Problem description. Please output the lines shown below exactly as they appear.

--- START OF Source data ---

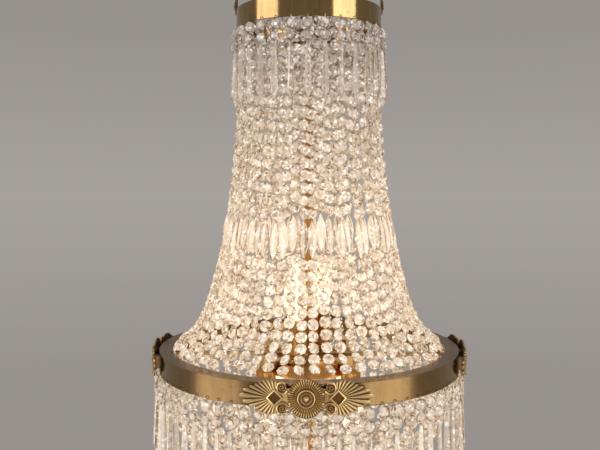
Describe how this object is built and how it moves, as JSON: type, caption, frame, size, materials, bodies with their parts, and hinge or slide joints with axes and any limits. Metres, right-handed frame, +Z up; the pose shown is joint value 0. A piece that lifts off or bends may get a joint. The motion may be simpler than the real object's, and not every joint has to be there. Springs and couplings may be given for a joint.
{
  "type": "crystal chandelier",
  "caption": "Tent-and-basket crystal chandelier: brass crown and band rings, curved bead strands, prism fringes, lamps on a central hub, hung by an eye.",
  "frame": {"origin": "centre of the hanging eye's hole", "axes": "+Z up along the stem, front ornament faces -Y, eye's hole along Y"},
  "size_m": [0.466, 0.466, 0.9428],
  "materials": {
    "aged_brass": "aged, softly polished",
    "crystal": "cut and polished lead crystal",
    "lamp_glass": "clear candle bulb with brass cap, lit warm"
  },
  "bodies": {
    "eye": {"hanging_eye": "aged_brass"},
    "frame": {"stem_rod": "aged_brass", "stem_nuts": "aged_brass", "crown_band": "aged_brass", "crown_straps": "aged_brass", "crown_palmette_front": "aged_brass", "crown_palmette_right": "aged_brass", "crown_palmette_back": "aged_brass", "crown_palmette_left": "aged_brass", "crown_pins": "aged_brass", "crown_beads": "crystal", "crown_prisms": "crystal", "tent_upper_strands": "crystal", "tent_navettes": "crystal", "tent_lower_strands": "crystal", "main_band": "aged_brass", "band_ornament_front": "aged_brass", "band_ornament_right": "aged_brass", "band_ornament_back": "aged_brass", "band_ornament_left": "aged_brass", "band_pins": "aged_brass", "band_beads": "crystal", "band_prisms": "crystal", "band_spokes": "aged_brass", "hub_pan": "aged_brass", "candle_cups": "aged_brass", "candle_sleeves": "aged_brass", "lamp_arms": "aged_brass", "lamp_holders": "aged_brass", "lamp_nuts": "aged_brass", "basket_strands": "crystal", "basket_plate": "aged_brass"},
    "candle_bulb_front": {"candle_bulb_front": "lamp_glass"},
    "candle_bulb_back": {"candle_bulb_back": "lamp_glass"},
    "lamp_bulb_front_right": {"lamp_bulb_front_right": "lamp_glass"},
    "lamp_bulb_back_right": {"lamp_bulb_back_right": "lamp_glass"},
    "lamp_bulb_back_left": {"lamp_bulb_back_left": "lamp_glass"},
    "lamp_bulb_front_left": {"lamp_bulb_front_left": "lamp_glass"},
    "finial": {"finial_nut": "aged_brass", "finial_tab": "aged_brass"},
    "link": {"pendant_link": "aged_brass"},
    "ball": {"ball_tab": "aged_brass", "crystal_ball": "crystal"}
  },
  "joints": [
    {"name": "eye_thread", "type": "hinge", "parent": "eye", "child": "frame", "pos_m": [0, 0, -0.027], "axis": [0, 0, 1], "range_deg": [-180, 180]},
    {"name": "candle_bulb_front_turn", "type": "hinge", "parent": "frame", "child": "candle_bulb_front", "pos_m": [-0.01813, -0.0498, -0.573], "axis": [0, 0, 1], "continuous": true},
    {"name": "candle_bulb_back_turn", "type": "hinge", "parent": "frame", "child": "candle_bulb_back", "pos_m": [0.01813, 0.0498, -0.573], "axis": [0, 0, 1], "continuous": true},
    {"name": "lamp_bulb_front_right_turn", "type": "hinge", "parent": "frame", "child": "lamp_bulb_front_right", "pos_m": [0.0601, -0.0601, -0.655], "axis": [0, 0, 1], "continuous": true},
    {"name": "lamp_bulb_back_right_turn", "type": "hinge", "parent": "frame", "child": "lamp_bulb_back_right", "pos_m": [0.0601, 0.0601, -0.655], "axis": [0, 0, 1], "continuous": true},
    {"name": "lamp_bulb_back_left_turn", "type": "hinge", "parent": "frame", "child": "lamp_bulb_back_left", "pos_m": [-0.0601, 0.0601, -0.655], "axis": [0, 0, 1], "continuous": true},
    {"name": "lamp_bulb_front_left_turn", "type": "hinge", "parent": "frame", "child": "lamp_bulb_front_left", "pos_m": [-0.0601, -0.0601, -0.655], "axis": [0, 0, 1], "continuous": true},
    {"name": "finial_thread", "type": "hinge", "parent": "frame", "child": "finial", "pos_m": [0, 0, -0.841], "axis": [0, 0, 1], "continuous": true},
    {"name": "link_swing", "type": "hinge", "parent": "finial", "child": "link", "pos_m": [0, 0, -0.8685], "axis": [1, 0, 0], "range_deg": [-40, 40]},
    {"name": "ball_swing", "type": "hinge", "parent": "link", "child": "ball", "pos_m": [0, 0, -0.8853], "axis": [1, 0, 0], "range_deg": [-40, 40]}
  ]
}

--- END OF Source data ---

Full response.
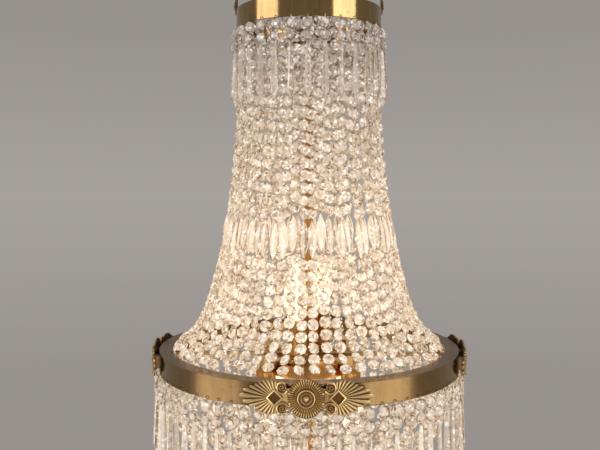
Describe how this object is built and how it moves, as JSON: type, caption, frame, size, materials, bodies with their parts, and hinge or slide joints with axes and any limits. Metres, right-handed frame, +Z up; the pose shown is joint value 0. A piece that lifts off or bends may get a joint. The motion may be simpler than the real object's, and not every joint has to be there. Springs and couplings may be given for a joint.
{
  "type": "crystal chandelier",
  "caption": "Tent-and-basket crystal chandelier: brass crown and band rings, curved bead strands, prism fringes, lamps on a central hub, hung by an eye.",
  "frame": {"origin": "centre of the hanging eye's hole", "axes": "+Z up along the stem, front ornament faces -Y, eye's hole along Y"},
  "size_m": [0.466, 0.466, 0.9428],
  "materials": {
    "aged_brass": "aged, softly polished",
    "crystal": "cut and polished lead crystal",
    "lamp_glass": "clear candle bulb with brass cap, lit warm"
  },
  "bodies": {
    "eye": {"hanging_eye": "aged_brass"},
    "frame": {"stem_rod": "aged_brass", "stem_nuts": "aged_brass", "crown_band": "aged_brass", "crown_straps": "aged_brass", "crown_palmette_front": "aged_brass", "crown_palmette_right": "aged_brass", "crown_palmette_back": "aged_brass", "crown_palmette_left": "aged_brass", "crown_pins": "aged_brass", "crown_beads": "crystal", "crown_prisms": "crystal", "tent_upper_strands": "crystal", "tent_navettes": "crystal", "tent_lower_strands": "crystal", "main_band": "aged_brass", "band_ornament_front": "aged_brass", "band_ornament_right": "aged_brass", "band_ornament_back": "aged_brass", "band_ornament_left": "aged_brass", "band_pins": "aged_brass", "band_beads": "crystal", "band_prisms": "crystal", "band_spokes": "aged_brass", "hub_pan": "aged_brass", "candle_cups": "aged_brass", "candle_sleeves": "aged_brass", "lamp_arms": "aged_brass", "lamp_holders": "aged_brass", "lamp_nuts": "aged_brass", "basket_strands": "crystal", "basket_plate": "aged_brass"},
    "candle_bulb_front": {"candle_bulb_front": "lamp_glass"},
    "candle_bulb_back": {"candle_bulb_back": "lamp_glass"},
    "lamp_bulb_front_right": {"lamp_bulb_front_right": "lamp_glass"},
    "lamp_bulb_back_right": {"lamp_bulb_back_right": "lamp_glass"},
    "lamp_bulb_back_left": {"lamp_bulb_back_left": "lamp_glass"},
    "lamp_bulb_front_left": {"lamp_bulb_front_left": "lamp_glass"},
    "finial": {"finial_nut": "aged_brass", "finial_tab": "aged_brass"},
    "link": {"pendant_link": "aged_brass"},
    "ball": {"ball_tab": "aged_brass", "crystal_ball": "crystal"}
  },
  "joints": [
    {"name": "eye_thread", "type": "hinge", "parent": "eye", "child": "frame", "pos_m": [0, 0, -0.027], "axis": [0, 0, 1], "range_deg": [-180, 180]},
    {"name": "candle_bulb_front_turn", "type": "hinge", "parent": "frame", "child": "candle_bulb_front", "pos_m": [-0.01813, -0.0498, -0.573], "axis": [0, 0, 1], "continuous": true},
    {"name": "candle_bulb_back_turn", "type": "hinge", "parent": "frame", "child": "candle_bulb_back", "pos_m": [0.01813, 0.0498, -0.573], "axis": [0, 0, 1], "continuous": true},
    {"name": "lamp_bulb_front_right_turn", "type": "hinge", "parent": "frame", "child": "lamp_bulb_front_right", "pos_m": [0.0601, -0.0601, -0.655], "axis": [0, 0, 1], "continuous": true},
    {"name": "lamp_bulb_back_right_turn", "type": "hinge", "parent": "frame", "child": "lamp_bulb_back_right", "pos_m": [0.0601, 0.0601, -0.655], "axis": [0, 0, 1], "continuous": true},
    {"name": "lamp_bulb_back_left_turn", "type": "hinge", "parent": "frame", "child": "lamp_bulb_back_left", "pos_m": [-0.0601, 0.0601, -0.655], "axis": [0, 0, 1], "continuous": true},
    {"name": "lamp_bulb_front_left_turn", "type": "hinge", "parent": "frame", "child": "lamp_bulb_front_left", "pos_m": [-0.0601, -0.0601, -0.655], "axis": [0, 0, 1], "continuous": true},
    {"name": "finial_thread", "type": "hinge", "parent": "frame", "child": "finial", "pos_m": [0, 0, -0.841], "axis": [0, 0, 1], "continuous": true},
    {"name": "link_swing", "type": "hinge", "parent": "finial", "child": "link", "pos_m": [0, 0, -0.8685], "axis": [1, 0, 0], "range_deg": [-40, 40]},
    {"name": "ball_swing", "type": "hinge", "parent": "link", "child": "ball", "pos_m": [0, 0, -0.8853], "axis": [1, 0, 0], "range_deg": [-40, 40]}
  ]
}